The garden is my favourite ‘path’ to family and the hedge of lilacs along the front of my Grandparent’s home in Prince George is a favourite memory. However, the hedge and urge to snap branches and bring them indoors was the bane of at least one’s aunt’s life since she was very allergic and no one suspected the connection between the flowers and her annual spring suffering. Luckily we know more now and I resist the urge to bring the flowers indoors!
This is a lovely post, bringing back memories of lilacs lining a short gravel drive at our Syracuse, NY home, in the fifties. There were traditional lavender lilacs, a few darker purple, and one white. I have no idea what the varieties were, but it was heaven. Living many years in NYC, I would always buy myself a bunch in May, for the memory and the scent, which are so closely intertwined.
I’d never really seen lilacs until visiting a friend in Athens, Georgia, several years back.
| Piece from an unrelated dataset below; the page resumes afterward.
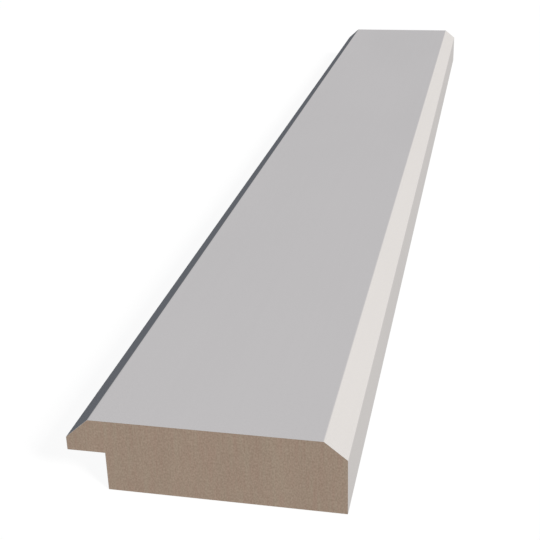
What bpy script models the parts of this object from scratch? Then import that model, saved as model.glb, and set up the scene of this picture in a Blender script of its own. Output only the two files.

She had one able to withstand the heat and bloom with less cool. There was a spray in my bedroom – the scent overtook the whole room! I couldn’t sleep because of it but I didn’t care, it was too glorious. I’ve wanted one ever since, but I doubt even those newer ones would make it in New Orleans.
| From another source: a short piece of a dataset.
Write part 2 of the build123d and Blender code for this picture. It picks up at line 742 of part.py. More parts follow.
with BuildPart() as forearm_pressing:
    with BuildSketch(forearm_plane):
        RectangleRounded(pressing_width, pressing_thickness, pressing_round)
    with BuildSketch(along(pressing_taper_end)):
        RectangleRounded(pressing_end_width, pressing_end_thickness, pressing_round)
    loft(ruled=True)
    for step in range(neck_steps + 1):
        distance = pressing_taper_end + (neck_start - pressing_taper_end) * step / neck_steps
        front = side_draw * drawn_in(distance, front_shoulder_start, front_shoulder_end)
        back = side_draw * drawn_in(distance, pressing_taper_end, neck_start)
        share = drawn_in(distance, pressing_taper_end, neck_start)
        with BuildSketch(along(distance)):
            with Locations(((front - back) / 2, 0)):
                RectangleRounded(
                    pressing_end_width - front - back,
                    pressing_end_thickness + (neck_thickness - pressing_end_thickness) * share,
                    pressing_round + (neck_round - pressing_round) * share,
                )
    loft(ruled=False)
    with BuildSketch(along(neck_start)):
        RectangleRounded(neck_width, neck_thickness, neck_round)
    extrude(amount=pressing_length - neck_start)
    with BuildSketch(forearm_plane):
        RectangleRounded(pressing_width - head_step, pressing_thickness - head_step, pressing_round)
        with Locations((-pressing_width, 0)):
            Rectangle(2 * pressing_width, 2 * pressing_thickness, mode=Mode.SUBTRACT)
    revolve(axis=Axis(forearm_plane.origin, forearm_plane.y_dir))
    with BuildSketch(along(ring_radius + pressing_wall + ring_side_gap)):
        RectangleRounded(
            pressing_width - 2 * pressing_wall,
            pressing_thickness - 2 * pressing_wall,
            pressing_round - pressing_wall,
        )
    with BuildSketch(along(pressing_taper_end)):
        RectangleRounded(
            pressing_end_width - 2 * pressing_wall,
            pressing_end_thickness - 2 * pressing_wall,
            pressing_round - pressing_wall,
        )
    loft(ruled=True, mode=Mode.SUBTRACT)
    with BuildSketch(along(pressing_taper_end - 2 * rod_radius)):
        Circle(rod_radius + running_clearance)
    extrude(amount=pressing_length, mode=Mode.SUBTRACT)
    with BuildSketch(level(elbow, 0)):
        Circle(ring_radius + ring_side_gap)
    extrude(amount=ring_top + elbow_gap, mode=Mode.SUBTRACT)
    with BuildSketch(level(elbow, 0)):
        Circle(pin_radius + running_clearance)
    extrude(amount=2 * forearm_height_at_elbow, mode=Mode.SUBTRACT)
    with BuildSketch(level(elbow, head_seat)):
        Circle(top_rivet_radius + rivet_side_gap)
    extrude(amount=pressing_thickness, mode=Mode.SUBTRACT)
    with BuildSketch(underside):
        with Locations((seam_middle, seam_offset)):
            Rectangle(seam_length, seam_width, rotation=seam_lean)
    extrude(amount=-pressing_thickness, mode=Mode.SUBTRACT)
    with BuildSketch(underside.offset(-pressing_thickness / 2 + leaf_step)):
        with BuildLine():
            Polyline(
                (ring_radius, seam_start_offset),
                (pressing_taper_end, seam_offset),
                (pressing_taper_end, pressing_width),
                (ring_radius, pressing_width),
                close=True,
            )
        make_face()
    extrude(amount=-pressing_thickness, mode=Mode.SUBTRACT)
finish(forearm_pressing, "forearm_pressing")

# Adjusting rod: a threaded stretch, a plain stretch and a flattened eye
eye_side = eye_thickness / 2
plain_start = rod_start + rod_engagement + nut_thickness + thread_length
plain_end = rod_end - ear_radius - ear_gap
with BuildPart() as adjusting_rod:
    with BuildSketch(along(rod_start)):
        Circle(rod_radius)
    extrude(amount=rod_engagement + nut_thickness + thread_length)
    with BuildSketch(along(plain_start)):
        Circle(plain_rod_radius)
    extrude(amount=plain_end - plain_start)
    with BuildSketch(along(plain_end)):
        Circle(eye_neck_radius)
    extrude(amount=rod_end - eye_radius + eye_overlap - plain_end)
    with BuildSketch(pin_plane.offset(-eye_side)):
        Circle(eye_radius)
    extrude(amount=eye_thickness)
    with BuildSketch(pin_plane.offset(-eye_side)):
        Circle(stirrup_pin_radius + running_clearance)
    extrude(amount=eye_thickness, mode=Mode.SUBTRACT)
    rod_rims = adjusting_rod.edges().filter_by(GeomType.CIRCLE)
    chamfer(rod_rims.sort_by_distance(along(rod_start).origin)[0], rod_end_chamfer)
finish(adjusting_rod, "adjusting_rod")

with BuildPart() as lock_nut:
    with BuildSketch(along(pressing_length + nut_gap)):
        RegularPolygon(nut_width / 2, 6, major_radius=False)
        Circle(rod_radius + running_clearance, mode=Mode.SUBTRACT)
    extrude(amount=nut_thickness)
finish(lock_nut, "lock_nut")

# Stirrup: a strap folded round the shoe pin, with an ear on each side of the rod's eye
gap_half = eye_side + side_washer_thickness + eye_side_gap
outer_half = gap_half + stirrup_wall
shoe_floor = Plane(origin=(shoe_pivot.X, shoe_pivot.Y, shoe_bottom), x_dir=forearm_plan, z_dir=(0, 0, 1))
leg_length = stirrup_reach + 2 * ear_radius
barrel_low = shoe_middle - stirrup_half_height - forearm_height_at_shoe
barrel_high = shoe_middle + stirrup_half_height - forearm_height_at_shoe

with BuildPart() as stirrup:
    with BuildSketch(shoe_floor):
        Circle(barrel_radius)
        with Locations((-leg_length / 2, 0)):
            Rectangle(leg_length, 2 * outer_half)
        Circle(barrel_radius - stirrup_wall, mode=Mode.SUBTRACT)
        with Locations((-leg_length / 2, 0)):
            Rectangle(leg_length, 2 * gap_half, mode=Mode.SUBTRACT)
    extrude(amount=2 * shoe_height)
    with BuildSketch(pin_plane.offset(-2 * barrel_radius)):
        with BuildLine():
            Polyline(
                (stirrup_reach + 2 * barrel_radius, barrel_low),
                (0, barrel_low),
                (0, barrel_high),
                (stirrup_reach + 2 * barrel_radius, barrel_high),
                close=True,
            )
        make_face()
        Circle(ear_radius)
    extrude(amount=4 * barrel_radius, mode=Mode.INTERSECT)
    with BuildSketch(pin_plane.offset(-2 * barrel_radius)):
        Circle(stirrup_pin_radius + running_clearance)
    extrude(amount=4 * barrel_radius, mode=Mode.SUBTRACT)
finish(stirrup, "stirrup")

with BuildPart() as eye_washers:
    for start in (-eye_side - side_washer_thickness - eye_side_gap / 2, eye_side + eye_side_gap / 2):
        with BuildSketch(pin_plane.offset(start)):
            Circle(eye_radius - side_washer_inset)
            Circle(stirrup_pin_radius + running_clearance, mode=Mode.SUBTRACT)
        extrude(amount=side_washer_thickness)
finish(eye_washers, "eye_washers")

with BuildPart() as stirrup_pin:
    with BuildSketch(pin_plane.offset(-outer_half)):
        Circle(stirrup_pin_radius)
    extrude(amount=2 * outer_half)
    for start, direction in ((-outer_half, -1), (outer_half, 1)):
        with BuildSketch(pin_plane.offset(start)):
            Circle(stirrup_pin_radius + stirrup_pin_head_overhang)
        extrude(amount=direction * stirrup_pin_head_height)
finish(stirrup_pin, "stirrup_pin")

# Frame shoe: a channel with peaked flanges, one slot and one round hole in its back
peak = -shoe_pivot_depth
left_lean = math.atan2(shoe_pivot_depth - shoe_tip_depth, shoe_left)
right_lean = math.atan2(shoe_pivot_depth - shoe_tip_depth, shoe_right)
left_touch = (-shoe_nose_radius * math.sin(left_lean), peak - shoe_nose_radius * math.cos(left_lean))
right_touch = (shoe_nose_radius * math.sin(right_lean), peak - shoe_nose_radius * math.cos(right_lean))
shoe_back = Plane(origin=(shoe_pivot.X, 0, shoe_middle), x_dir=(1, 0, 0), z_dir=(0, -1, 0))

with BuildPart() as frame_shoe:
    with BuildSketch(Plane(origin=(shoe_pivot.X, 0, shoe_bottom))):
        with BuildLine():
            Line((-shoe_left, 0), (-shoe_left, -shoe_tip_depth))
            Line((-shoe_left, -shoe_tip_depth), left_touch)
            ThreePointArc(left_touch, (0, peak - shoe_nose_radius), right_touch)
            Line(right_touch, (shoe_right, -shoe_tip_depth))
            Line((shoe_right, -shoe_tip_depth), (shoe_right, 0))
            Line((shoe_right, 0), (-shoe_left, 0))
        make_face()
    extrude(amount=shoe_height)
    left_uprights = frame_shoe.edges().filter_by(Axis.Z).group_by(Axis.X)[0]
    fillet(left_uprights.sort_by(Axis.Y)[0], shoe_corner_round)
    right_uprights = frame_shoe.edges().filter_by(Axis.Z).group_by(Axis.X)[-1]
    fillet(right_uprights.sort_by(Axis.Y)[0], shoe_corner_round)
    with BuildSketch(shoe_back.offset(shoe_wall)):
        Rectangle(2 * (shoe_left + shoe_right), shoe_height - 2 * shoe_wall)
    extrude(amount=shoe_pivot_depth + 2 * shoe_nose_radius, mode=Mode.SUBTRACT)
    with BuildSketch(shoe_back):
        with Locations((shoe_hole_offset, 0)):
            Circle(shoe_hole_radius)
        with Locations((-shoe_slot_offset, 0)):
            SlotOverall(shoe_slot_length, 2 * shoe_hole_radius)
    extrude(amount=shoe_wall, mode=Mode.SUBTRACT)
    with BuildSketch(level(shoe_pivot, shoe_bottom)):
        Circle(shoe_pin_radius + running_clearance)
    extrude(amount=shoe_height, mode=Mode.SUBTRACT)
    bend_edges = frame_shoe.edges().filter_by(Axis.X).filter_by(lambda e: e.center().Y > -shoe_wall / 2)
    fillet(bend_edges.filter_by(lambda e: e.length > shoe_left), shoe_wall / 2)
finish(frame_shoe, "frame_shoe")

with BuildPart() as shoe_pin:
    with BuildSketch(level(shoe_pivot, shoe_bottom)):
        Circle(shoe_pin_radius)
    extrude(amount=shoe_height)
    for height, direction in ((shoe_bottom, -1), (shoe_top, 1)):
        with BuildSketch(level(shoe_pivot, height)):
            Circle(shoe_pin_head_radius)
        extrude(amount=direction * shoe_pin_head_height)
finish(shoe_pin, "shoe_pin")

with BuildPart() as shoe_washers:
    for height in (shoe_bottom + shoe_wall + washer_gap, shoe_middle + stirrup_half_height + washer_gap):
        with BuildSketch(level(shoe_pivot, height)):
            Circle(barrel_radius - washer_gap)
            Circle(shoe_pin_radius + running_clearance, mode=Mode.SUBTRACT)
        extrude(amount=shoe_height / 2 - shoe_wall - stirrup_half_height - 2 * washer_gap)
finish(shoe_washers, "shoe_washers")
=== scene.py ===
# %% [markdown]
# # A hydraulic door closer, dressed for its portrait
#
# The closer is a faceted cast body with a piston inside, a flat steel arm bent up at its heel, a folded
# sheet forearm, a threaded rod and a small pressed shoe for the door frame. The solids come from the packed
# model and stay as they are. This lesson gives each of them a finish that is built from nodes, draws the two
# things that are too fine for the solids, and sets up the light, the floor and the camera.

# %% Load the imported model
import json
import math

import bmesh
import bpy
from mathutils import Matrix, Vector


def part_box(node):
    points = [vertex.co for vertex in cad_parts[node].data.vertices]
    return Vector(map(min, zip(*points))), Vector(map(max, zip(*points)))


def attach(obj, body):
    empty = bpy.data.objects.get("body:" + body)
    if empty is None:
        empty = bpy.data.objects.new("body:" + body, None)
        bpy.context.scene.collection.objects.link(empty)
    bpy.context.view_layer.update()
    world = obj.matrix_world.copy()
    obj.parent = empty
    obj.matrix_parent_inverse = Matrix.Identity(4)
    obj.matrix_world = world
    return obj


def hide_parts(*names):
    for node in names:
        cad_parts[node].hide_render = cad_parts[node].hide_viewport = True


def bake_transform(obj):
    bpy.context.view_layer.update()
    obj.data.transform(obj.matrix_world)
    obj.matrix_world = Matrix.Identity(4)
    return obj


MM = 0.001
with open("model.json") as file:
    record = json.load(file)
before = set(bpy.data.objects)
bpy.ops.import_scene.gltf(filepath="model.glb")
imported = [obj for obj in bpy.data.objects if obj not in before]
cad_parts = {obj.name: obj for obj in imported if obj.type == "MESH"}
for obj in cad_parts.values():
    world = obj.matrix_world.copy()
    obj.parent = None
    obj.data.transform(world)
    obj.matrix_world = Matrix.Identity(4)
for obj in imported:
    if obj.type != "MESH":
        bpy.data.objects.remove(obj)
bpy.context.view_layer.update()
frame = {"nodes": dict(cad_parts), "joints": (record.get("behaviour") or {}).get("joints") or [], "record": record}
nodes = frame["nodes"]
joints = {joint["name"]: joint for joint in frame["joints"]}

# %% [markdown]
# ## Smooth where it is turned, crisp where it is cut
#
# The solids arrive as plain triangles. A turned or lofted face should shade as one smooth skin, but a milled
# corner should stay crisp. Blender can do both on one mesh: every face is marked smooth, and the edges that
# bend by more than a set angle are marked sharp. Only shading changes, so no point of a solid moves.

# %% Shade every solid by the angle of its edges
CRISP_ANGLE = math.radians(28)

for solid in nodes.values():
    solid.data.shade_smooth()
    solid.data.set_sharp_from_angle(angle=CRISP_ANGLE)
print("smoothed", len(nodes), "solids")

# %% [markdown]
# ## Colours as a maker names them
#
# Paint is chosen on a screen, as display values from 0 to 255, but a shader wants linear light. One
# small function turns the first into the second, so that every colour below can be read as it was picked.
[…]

In the middle of TX I miss these plants so bad! I grew up with them in PA.
We are having an early spring in Southern Maryland this year. Tulips and all are in full bloom. I could almost smell that lilac.
My memories of my youth in suburban New York City include lying in bed in the morning and smelling the hedgerow of lilacs. There are a few species that grow in S. Md., but we do not have the intense cold as you so aptly pointed out which is needed for great blooms. Another memory; growing along with the lilacs was kerria japonica which I have presently blooming in my garden. A welcome splash of gold in the early spring landscape. Keep up the wonderful photos and apt descriptions. They have become an important start to my day.
The Hulda Klager Lilac Gardens makes for a nice rest stop driving south from Seattle – it’s very few blocks from the highway, but very removed from it in feel. It puts one in a much better mood for tackling the approach to Portland.
I like looking for 5-petaled flowers – gives me extra time to enjoy the fragrance of the blossoms. Or imagine I’m smelling them – I found two 5-petaled ones in this photo.
They seem to do fine in Parksville BC – we had 3 old bushes on our property that hadn’t been tended for 40 years. So far 2 are doing well here in Victoria too – plant sale bargains so no idea what their names are. I tend to think that lilacs are so present in the prairies and east because there isn’t as much choice in fragrant blooming shrubs plus they are tough shrubs..
Yes, I imagine they would do better in a climate that is somewhat drier than Vancouver (Parksville around 80% of the precipitation, Victoria around 50% that of Vancouver). Though, interestingly, Woodland receives about as much as Vancouver. Hmm.
Thanks for the poem. I know how profoundly I was affected as a child of eleven years old when John Kennedy was assassinated. It gives me an idea of how Whitman felt when Lincoln was murdered. The poem is so moving. And points out how intertwined our memories become of a tragedy and what is growing in our garden at the time of the tragedy. Lilacs. Scent is so powerful. Lilacs and Lincoln. Our chorus sang an abbreviated version of this poem a few years back. Music and words and the scent of lilacs.
Thanks for the joyful memories! My mother loved lilacs. My vivid memory is of her carefully arranging dark purple lilacs with deep pink tulips.
I join the chorus of thank yous for every aspect of your posts. Thank you for all you do to make them so exquisite. I learn so much and feel more connected to nature.
Best wishes!
Jaime
Like others have expressed, my mother loved lilacs. We had some in our yard. Each spring the entire family (parents, five children) went to the Morton Arboretum (Lisle, IL near Chicago) to view and smell the lilacs in their large collection. I remember running around and smelling every bush. Sure wish they grew in Florida.
Thank you, Daniel
Erica
It seems many of us from the Northeast have fond memories of lilacs! They grew along the edge of the yard at the house I grew up in in NJ. They were at least 12 feet tall, with most of the flowers up near the top. (Our NYC born & raised parents didn’t know about plants :-)) My aunt used to come over with a ladder to cut them for bouquets. We have them at our house here in RI where they do very well. I can’t bring the cut flowers in, they make me sneeze. Love them anyway!
I had a gorgeous lilac when I moved into my home in northeast Oklahoma. The scent carried to the far side of my neighbor’s property (well over a half acre away). Assuming lilacs performed well here, I tried others and none were happy. Eventually, we realized the roots of the lilac had invaded the plumbing system and once it no longer had an endless supply of water, it became very unhappy and did not perform well. I moved the last piece to the back of my property and forgot about it. A few years later I realized the lilac was doing well in a spot where it was basically ignored. I will never know the exact cultivar, but my closest guess it is a Syringa ‘Miss Kim’ sold in nurseries. Since it can bloom in the fall when the heat spell breaks, it does not seem to have the chill hours requirement Daniel mentions. But the flower buds are killed by late spring freezes if they have started to emerge so a bloom every year is not guaranteed.